----- AVAILABLE DATA -----

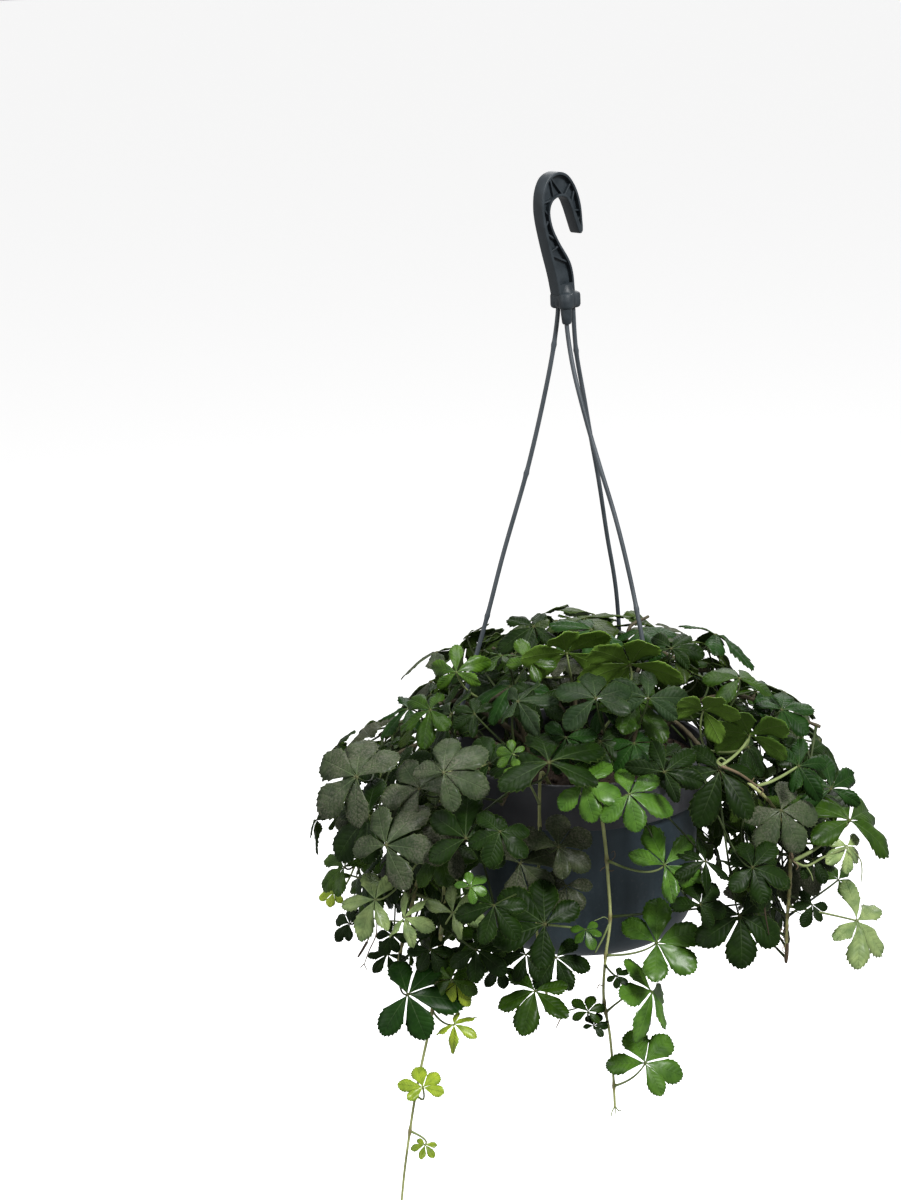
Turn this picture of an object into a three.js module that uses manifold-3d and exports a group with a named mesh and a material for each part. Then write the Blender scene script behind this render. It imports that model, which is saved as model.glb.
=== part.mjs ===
// A miniature grape ivy in a hanging pot: pot, soil, three-strand hanger with a hook, and leafy stems.
// Millimetres, +Z up. The origin is the saddle inside the hook's bow, where the hook hangs.

import * as THREE from 'three';
import { mergeVertices } from 'three/addons/utils/BufferGeometryUtils.js';
import Module from 'manifold-3d';

const wasm = await Module();
wasm.setup();

// Driving dimensions of the pot
const AXIS_X = 2.5;
const RIM_TOP = -321;
const RIM_RADIUS = 75;
const RIM_BAND = 27;
const BODY_RADIUS = 69.5;
const BODY_LOW_RADIUS = 66.5;
const BASE_RADIUS = 49;
const POT_HEIGHT = 113;
const WALL = 1.8;
const POT_SIDES = 32;
const DRAIN_HOLES = 6;
const DRAIN_RADIUS = 3.5;
const DRAIN_CIRCLE = 32;

// The lugs on the rim and the strands that button into them
const LUG_AZIMUTHS = [186, 306, 66];
const LUG_CIRCLE = 78;
const LUG_THICK = 3.2;
const LUG_WIDTH = 9;
const LUG_DROP = 2;
const LUG_HOLE = 2.1;
const STRAND_RADIUS = 1.3;
const BUTTON_RADIUS = 2.8;
const BUTTON_LENGTH = 2.6;
const GAP = 0.3;

// The hook with its three-lobed crown
const HOOK_TURN = 37;
const HOOK_THICK = 8.5;
const HOOK_WEB = 2.6;
const HOOK_FLANGE = 1.5;
const HOOK_RIB = 1.1;
const CROWN_AZIMUTHS = [150, 270, 30];
const CROWN_TOP = -54;
const CROWN_BOTTOM = -62;
const CROWN_CIRCLE = 4.9;
const LOBE_RADIUS = 4.4;
const PEG_BOTTOM = -71;
const SOCKET_DEPTH = 5;
const SOCKET_RADIUS = 1.9;

// The soil
const SOIL_TOP = RIM_TOP - 13;
const SOIL_LUMP = 1.6;
const STEM_RADIUS = 1.5;
const ROOT_DEPTH = 16;
const STEM_HOLE = 2.1;

// The leaves
const LEAF_THICK = 1.6;
const RIB_RISE = 0.05;
const LEAF_DROOP = 0.22;
const PETIOLE_HALF = 0.6;
const PETIOLE_STEPS = 2;
const LEAFLET_TURNS = [-116, -58, 0, 58, 116];
const LEAFLET_REACH = [0.8, 0.96, 1, 0.96, 0.8];

// The viewpoint from which the leaves are placed by their pixels
const EYE = new THREE.Vector3(-69.5, -1400, 148);
const EYE_PITCH = THREE.MathUtils.degToRad(15.1);
const EYE_ROLL = THREE.MathUtils.degToRad(2.5);
const FOCAL_PIXELS = 2500;
const CENTRE_PIXEL = [450.5, 600];

const rad = THREE.MathUtils.degToRad;
const polar = (azimuth, radius, z) => {
  const a = rad(azimuth);
  return new THREE.Vector3(AXIS_X + radius * Math.cos(a), radius * Math.sin(a), z);
};

function rayThrough([px, py]) {
  const dx = px - CENTRE_PIXEL[0];
  const dy = py - CENTRE_PIXEL[1];
  const a = (Math.cos(EYE_ROLL) * dx - Math.sin(EYE_ROLL) * dy) / FOCAL_PIXELS;
  const b = -(Math.sin(EYE_ROLL) * dx + Math.cos(EYE_ROLL) * dy) / FOCAL_PIXELS;
  const c = Math.cos(EYE_PITCH);
  const s = Math.sin(EYE_PITCH);
  return new THREE.Vector3(a, c + b * s, b * c - s).normalize();
}

function pointAt(pixel, y) {
  const ray = rayThrough(pixel);
  return EYE.clone().addScaledVector(ray, (y - EYE.y) / ray.y);
}

// Solids: a closed geometry becomes a manifold, turned inside out if its faces point in

function solid(geometry) {
  let g = geometry.clone();
  g.deleteAttribute('normal');
  g.deleteAttribute('uv');
  g = mergeVertices(g, 1e-4);
  const points = g.attributes.position;
  const index = Array.from(g.index.array);
  const [a, b, c] = [new THREE.Vector3(), new THREE.Vector3(), new THREE.Vector3()];
  let volume = 0;
  const kept = [];
  for (let i = 0; i < index.length; i += 3) {
    const [p, q, r] = index.slice(i, i + 3);
    if (p === q || q === r || r === p) continue;
    kept.push(p, q, r);
    a.fromBufferAttribute(points, p);
    b.fromBufferAttribute(points, q);
    c.fromBufferAttribute(points, r);
    volume += a.dot(b.cross(c));
  }
  if (volume < 0) {
    for (let i = 0; i < kept.length; i += 3) {
      [kept[i], kept[i + 1]] = [kept[i + 1], kept[i]];
    }
  }
  return new wasm.Manifold(new wasm.Mesh({
    numProp: 3,
    vertProperties: new Float32Array(points.array),
    triVerts: new Uint32Array(kept),
  }));
}

function geometryOf(body) {
  const mesh = body.getMesh();
  const g = new THREE.BufferGeometry();
  const points = new Float32Array(mesh.numVert * 3);
  for (let i = 0; i < mesh.numVert; i += 1) {
    for (let k = 0; k < 3; k += 1) {
      points[3 * i + k] = mesh.vertProperties[mesh.numProp * i + k];
    }
  }
  g.setAttribute('position', new THREE.BufferAttribute(points, 3));
  g.setIndex(new THREE.BufferAttribute(new Uint32Array(mesh.triVerts), 1));
  g.computeVertexNormals();
  return g;
}

const joined = (bodies) => bodies.reduce((whole, body) => whole.add(body));

// A round limb with a ring at each point. The radii are spread evenly along it.
function limb(points, radii, sides) {
  const steps = points.length - 1;
  const position = [];
  const index = [];
  let across = new THREE.Vector3(0.31, -0.87, 0.38);
  points.forEach((centre, i) => {
    const tangent = points[Math.min(i + 1, steps)].clone().sub(points[Math.max(i - 1, 0)]).normalize();
    across = across.clone().addScaledVector(tangent, -across.dot(tangent)).normalize();
    const beside = tangent.clone().cross(across);
    const along = (i / steps) * (radii.length - 1);
    const low = Math.min(Math.floor(along), radii.length - 2);
    const radius = THREE.MathUtils.lerp(radii[low], radii[low + 1], along - low);
    for (let k = 0; k < sides; k += 1) {
      const turn = (2 * Math.PI * k) / sides;
      const p = centre.clone()
        .addScaledVector(across, radius * Math.cos(turn))
        .addScaledVector(beside, radius * Math.sin(turn));
      position.push(p.x, p.y, p.z);
    }
  });
  for (let i = 0; i < steps; i += 1) {
    for (let k = 0; k < sides; k += 1) {
      const a = i * sides + k;
      const b = i * sides + ((k + 1) % sides);
      index.push(a, b, b + sides, a, b + sides, a + sides);
    }
  }
  const last = steps * sides;
  for (let k = 1; k < sides - 1; k += 1) {
    index.push(0, k + 1, k);
    index.push(last, last + k, last + k + 1);
  }
  const g = new THREE.BufferGeometry();
  g.setAttribute('position', new THREE.Float32BufferAttribute(position, 3));
  g.setIndex(index);
  return g;
}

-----

**WHAT IS EXPECTED:** Of all the lines above, how many contain "part"? Give the number and nothing more.

**EXERCISE RESULT:** 2